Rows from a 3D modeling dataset

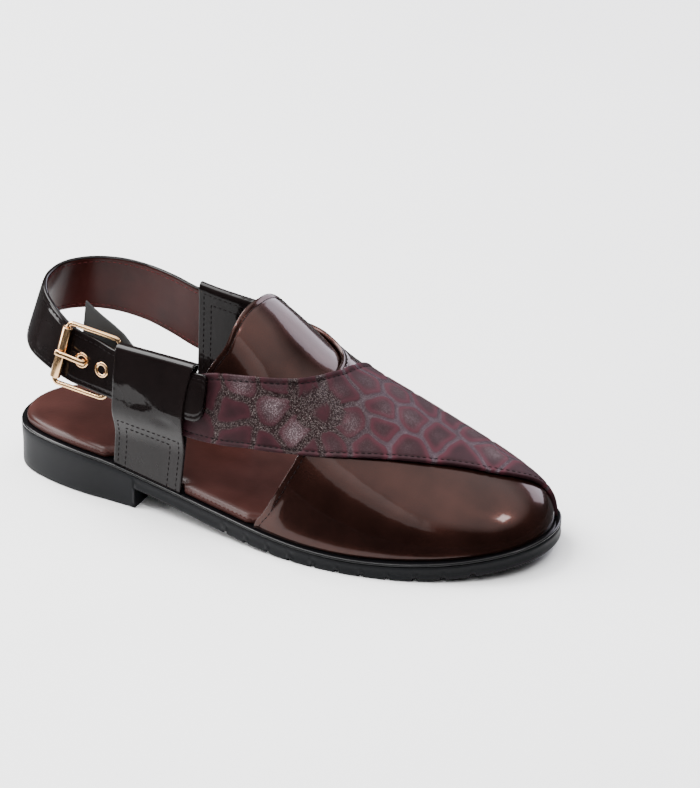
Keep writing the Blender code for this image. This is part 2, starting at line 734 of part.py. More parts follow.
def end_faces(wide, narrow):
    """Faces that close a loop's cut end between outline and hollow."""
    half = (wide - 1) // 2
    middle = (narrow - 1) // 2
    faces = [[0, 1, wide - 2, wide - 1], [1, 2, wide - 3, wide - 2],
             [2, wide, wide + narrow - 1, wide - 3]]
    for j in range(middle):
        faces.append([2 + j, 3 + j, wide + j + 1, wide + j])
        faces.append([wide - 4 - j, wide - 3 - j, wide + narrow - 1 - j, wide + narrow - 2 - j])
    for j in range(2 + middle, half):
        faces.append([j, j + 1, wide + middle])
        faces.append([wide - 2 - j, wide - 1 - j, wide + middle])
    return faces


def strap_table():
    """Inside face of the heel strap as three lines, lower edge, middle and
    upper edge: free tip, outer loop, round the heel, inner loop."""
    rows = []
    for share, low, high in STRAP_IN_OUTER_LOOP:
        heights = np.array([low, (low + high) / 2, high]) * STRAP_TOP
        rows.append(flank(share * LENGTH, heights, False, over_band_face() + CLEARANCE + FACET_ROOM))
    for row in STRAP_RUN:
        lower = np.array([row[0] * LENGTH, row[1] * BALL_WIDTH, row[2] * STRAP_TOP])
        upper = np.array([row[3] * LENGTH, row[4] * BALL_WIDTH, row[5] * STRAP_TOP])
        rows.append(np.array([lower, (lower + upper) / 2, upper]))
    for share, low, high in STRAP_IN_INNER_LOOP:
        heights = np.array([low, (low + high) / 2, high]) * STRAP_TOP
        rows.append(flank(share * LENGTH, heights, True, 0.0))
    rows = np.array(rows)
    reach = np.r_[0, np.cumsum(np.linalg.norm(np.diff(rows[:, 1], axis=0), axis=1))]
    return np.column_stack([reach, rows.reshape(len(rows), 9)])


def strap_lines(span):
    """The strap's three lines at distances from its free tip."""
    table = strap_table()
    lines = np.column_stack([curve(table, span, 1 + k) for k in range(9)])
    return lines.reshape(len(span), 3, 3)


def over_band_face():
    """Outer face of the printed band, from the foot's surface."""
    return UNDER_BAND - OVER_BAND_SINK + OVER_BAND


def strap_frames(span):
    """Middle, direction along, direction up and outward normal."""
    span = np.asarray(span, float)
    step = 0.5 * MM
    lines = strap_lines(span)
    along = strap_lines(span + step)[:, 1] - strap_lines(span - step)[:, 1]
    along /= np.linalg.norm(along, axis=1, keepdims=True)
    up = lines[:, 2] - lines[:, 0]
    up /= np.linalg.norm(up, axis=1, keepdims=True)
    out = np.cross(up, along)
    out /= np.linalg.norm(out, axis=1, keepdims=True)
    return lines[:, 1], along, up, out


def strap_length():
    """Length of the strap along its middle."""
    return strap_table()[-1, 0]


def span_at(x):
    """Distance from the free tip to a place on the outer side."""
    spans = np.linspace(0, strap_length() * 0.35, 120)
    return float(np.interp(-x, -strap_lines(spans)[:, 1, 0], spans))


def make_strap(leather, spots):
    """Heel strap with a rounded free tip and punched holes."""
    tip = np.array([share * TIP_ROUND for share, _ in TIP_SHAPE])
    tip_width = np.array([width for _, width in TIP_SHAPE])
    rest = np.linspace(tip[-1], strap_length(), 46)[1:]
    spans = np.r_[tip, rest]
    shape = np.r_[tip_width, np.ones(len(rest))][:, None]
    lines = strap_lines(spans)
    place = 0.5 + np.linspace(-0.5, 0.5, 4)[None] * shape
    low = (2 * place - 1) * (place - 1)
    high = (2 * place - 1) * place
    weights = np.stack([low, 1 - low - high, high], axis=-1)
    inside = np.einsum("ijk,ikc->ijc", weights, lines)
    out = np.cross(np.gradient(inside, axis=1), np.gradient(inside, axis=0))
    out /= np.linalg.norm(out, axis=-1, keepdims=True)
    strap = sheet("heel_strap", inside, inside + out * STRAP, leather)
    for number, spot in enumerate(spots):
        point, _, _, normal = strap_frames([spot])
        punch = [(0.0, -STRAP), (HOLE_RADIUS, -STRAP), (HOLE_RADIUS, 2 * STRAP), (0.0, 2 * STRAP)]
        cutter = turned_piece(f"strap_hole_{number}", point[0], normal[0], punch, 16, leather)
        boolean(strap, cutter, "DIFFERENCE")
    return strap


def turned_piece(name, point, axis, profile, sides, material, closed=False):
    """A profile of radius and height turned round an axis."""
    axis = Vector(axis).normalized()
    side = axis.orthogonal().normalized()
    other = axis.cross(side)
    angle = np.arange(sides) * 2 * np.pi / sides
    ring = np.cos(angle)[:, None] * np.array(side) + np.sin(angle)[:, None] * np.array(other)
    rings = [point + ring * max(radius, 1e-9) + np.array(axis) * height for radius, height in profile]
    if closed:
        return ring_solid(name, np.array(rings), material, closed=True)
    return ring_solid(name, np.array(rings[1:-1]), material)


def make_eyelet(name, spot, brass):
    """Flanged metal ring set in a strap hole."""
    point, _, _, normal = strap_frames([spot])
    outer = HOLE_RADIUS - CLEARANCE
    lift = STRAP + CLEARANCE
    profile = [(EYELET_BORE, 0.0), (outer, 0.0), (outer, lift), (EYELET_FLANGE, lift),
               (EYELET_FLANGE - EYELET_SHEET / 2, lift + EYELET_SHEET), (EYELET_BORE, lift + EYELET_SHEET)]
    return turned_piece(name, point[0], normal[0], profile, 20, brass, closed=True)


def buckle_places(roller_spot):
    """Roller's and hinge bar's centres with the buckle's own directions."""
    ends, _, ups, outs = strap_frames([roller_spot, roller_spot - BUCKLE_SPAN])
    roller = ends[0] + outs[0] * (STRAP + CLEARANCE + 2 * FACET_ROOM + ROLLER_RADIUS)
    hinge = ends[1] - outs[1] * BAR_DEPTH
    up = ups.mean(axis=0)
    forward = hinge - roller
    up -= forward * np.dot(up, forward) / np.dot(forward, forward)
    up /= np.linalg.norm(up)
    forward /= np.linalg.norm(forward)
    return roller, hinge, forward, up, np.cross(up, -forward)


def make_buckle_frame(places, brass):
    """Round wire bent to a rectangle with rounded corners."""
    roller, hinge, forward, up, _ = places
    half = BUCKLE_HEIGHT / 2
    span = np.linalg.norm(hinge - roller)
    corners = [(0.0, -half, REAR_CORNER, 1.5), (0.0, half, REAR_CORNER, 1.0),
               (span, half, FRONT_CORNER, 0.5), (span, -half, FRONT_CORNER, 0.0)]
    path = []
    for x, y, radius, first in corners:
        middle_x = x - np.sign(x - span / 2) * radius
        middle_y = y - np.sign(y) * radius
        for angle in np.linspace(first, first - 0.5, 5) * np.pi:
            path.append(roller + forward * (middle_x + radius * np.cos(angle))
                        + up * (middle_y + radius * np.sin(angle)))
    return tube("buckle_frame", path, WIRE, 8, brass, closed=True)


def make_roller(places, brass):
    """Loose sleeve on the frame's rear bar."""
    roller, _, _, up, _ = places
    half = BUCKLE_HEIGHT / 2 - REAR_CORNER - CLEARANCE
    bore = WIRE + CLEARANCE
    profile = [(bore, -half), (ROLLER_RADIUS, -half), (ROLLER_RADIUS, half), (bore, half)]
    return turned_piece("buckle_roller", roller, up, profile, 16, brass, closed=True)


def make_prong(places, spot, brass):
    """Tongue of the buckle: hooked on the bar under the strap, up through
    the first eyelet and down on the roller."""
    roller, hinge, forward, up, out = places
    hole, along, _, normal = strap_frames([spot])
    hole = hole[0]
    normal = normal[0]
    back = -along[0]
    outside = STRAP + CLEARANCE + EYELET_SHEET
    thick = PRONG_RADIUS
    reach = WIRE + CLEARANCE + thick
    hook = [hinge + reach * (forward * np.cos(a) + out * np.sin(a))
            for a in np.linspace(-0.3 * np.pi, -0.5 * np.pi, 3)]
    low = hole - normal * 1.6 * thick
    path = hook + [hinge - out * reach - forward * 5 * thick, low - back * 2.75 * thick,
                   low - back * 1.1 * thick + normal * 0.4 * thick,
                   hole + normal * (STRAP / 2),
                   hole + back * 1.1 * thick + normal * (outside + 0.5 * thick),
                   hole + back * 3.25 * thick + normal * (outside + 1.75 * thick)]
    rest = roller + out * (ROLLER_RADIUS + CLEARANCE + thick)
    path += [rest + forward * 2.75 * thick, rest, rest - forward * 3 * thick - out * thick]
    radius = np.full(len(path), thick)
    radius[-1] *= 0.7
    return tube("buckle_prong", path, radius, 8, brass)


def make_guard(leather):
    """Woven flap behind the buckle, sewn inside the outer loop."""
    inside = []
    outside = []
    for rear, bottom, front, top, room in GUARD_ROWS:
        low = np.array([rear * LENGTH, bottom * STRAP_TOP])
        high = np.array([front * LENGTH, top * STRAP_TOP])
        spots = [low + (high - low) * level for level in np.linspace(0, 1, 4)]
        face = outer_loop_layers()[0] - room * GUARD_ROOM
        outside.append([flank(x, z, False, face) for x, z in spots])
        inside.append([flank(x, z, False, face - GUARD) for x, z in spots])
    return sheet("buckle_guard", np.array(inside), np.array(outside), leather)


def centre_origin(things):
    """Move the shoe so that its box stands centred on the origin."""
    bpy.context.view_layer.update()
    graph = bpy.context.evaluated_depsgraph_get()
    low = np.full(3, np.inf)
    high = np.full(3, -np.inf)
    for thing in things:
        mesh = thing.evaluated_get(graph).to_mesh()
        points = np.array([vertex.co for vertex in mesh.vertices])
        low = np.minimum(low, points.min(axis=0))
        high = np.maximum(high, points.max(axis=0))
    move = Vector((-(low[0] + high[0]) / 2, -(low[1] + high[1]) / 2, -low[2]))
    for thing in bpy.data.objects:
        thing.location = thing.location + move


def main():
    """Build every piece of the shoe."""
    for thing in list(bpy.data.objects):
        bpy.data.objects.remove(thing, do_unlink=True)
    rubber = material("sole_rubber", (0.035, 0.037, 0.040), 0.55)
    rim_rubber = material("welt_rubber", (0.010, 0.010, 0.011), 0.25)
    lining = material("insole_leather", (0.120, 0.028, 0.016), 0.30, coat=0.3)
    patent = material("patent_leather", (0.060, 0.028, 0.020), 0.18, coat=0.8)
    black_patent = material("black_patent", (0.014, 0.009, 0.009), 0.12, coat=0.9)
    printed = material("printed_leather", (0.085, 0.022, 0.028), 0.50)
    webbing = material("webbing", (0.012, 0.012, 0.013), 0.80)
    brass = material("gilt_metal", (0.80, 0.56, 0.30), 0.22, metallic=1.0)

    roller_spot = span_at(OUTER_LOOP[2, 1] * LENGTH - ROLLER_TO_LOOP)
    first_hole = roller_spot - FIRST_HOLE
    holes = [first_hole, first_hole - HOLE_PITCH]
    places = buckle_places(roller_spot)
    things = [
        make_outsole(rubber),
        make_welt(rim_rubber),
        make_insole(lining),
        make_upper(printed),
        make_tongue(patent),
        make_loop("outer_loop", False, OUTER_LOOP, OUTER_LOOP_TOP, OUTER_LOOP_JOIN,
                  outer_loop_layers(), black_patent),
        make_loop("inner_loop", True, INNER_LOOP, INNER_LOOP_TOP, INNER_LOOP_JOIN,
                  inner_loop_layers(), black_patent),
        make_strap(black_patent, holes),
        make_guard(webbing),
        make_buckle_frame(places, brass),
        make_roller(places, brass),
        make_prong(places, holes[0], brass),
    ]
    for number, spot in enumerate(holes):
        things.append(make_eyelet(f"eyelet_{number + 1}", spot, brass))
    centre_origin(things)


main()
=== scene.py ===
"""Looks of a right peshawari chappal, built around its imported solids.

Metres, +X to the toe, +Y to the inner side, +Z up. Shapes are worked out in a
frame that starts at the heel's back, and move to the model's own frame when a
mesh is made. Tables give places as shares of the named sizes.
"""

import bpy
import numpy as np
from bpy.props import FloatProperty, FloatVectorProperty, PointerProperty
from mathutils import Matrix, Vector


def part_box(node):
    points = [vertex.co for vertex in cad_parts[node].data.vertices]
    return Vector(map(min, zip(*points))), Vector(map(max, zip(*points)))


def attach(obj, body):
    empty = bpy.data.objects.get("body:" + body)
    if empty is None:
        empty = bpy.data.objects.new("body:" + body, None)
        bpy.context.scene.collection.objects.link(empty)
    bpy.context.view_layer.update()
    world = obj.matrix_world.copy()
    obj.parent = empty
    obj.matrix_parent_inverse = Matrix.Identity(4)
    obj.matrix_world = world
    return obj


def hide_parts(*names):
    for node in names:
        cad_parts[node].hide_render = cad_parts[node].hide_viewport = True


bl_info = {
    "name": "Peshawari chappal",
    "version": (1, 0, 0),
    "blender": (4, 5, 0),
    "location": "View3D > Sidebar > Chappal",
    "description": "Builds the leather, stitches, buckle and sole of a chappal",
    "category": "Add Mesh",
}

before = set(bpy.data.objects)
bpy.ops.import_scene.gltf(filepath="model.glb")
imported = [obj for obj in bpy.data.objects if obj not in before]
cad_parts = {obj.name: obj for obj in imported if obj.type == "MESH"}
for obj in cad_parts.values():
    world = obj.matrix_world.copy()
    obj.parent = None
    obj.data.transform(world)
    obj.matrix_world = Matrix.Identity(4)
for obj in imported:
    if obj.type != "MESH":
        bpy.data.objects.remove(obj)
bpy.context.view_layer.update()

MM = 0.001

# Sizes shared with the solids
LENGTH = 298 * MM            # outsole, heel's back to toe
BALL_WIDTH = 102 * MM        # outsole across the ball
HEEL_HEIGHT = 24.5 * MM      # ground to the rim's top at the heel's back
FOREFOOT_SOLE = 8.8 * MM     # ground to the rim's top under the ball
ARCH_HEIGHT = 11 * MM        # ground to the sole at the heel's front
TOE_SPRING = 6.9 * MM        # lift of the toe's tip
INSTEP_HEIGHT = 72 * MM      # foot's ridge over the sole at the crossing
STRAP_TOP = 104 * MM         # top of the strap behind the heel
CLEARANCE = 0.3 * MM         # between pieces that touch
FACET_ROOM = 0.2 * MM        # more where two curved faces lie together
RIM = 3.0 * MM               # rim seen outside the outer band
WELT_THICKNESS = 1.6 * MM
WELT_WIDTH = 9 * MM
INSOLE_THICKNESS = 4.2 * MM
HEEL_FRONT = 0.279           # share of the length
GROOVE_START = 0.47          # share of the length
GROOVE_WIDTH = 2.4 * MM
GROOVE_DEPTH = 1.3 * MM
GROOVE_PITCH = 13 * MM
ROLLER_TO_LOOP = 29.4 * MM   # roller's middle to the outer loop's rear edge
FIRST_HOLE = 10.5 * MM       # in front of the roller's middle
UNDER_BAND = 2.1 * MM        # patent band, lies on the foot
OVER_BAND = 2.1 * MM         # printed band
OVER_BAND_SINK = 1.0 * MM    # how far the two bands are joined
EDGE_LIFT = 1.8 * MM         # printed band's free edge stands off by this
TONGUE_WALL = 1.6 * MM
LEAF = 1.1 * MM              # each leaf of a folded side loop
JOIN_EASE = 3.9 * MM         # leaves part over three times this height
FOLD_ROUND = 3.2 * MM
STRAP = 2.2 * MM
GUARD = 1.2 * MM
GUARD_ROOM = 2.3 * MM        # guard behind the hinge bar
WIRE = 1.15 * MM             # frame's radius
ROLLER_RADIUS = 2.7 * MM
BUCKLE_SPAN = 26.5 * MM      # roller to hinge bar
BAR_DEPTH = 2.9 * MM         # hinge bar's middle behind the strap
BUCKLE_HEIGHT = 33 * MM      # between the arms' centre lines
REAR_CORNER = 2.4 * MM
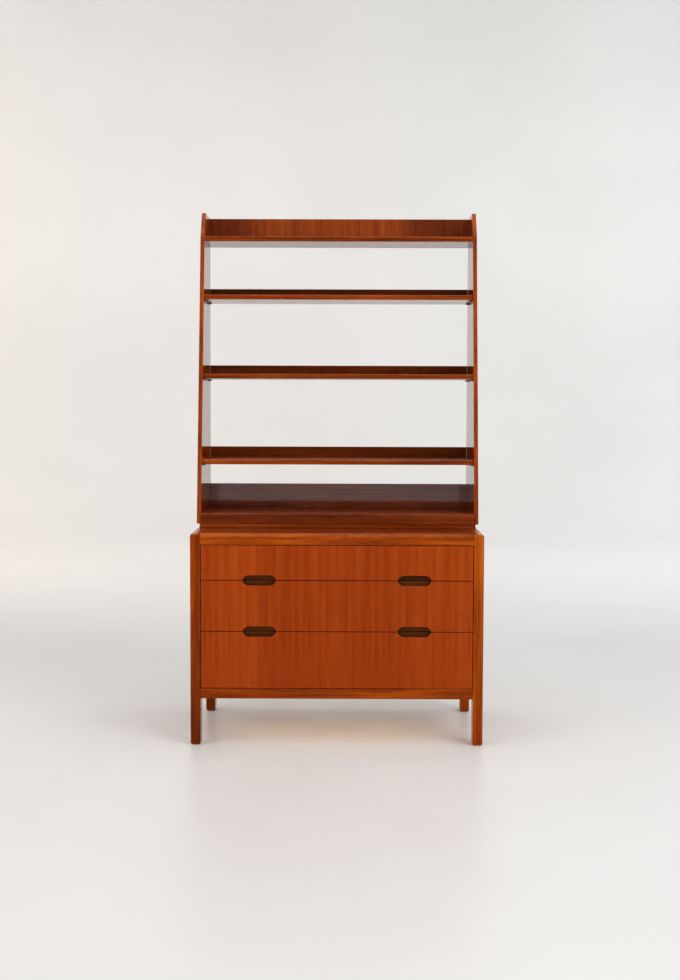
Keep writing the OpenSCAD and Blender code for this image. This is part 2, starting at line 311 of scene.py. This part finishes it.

- [DIRECTION]:
Print exactly the lines from the one containing "0.022, 0.028), 0.50)" to the one containing "obj.matrix_world = world", both included, and nothing else.

- [RESPONSE]:
    printed = material("printed_leather", (0.085, 0.022, 0.028), 0.50)
    webbing = material("webbing", (0.012, 0.012, 0.013), 0.80)
    brass = material("gilt_metal", (0.80, 0.56, 0.30), 0.22, metallic=1.0)

    roller_spot = span_at(OUTER_LOOP[2, 1] * LENGTH - ROLLER_TO_LOOP)
    first_hole = roller_spot - FIRST_HOLE
    holes = [first_hole, first_hole - HOLE_PITCH]
    places = buckle_places(roller_spot)
    things = [
        make_outsole(rubber),
        make_welt(rim_rubber),
        make_insole(lining),
        make_upper(printed),
        make_tongue(patent),
        make_loop("outer_loop", False, OUTER_LOOP, OUTER_LOOP_TOP, OUTER_LOOP_JOIN,
                  outer_loop_layers(), black_patent),
        make_loop("inner_loop", True, INNER_LOOP, INNER_LOOP_TOP, INNER_LOOP_JOIN,
                  inner_loop_layers(), black_patent),
        make_strap(black_patent, holes),
        make_guard(webbing),
        make_buckle_frame(places, brass),
        make_roller(places, brass),
        make_prong(places, holes[0], brass),
    ]
    for number, spot in enumerate(holes):
        things.append(make_eyelet(f"eyelet_{number + 1}", spot, brass))
    centre_origin(things)


main()
=== scene.py ===
"""Looks of a right peshawari chappal, built around its imported solids.

Metres, +X to the toe, +Y to the inner side, +Z up. Shapes are worked out in a
frame that starts at the heel's back, and move to the model's own frame when a
mesh is made. Tables give places as shares of the named sizes.
"""

import bpy
import numpy as np
from bpy.props import FloatProperty, FloatVectorProperty, PointerProperty
from mathutils import Matrix, Vector


def part_box(node):
    points = [vertex.co for vertex in cad_parts[node].data.vertices]
    return Vector(map(min, zip(*points))), Vector(map(max, zip(*points)))


def attach(obj, body):
    empty = bpy.data.objects.get("body:" + body)
    if empty is None:
        empty = bpy.data.objects.new("body:" + body, None)
        bpy.context.scene.collection.objects.link(empty)
    bpy.context.view_layer.update()
    world = obj.matrix_world.copy()
    obj.parent = empty
    obj.matrix_parent_inverse = Matrix.Identity(4)
    obj.matrix_world = world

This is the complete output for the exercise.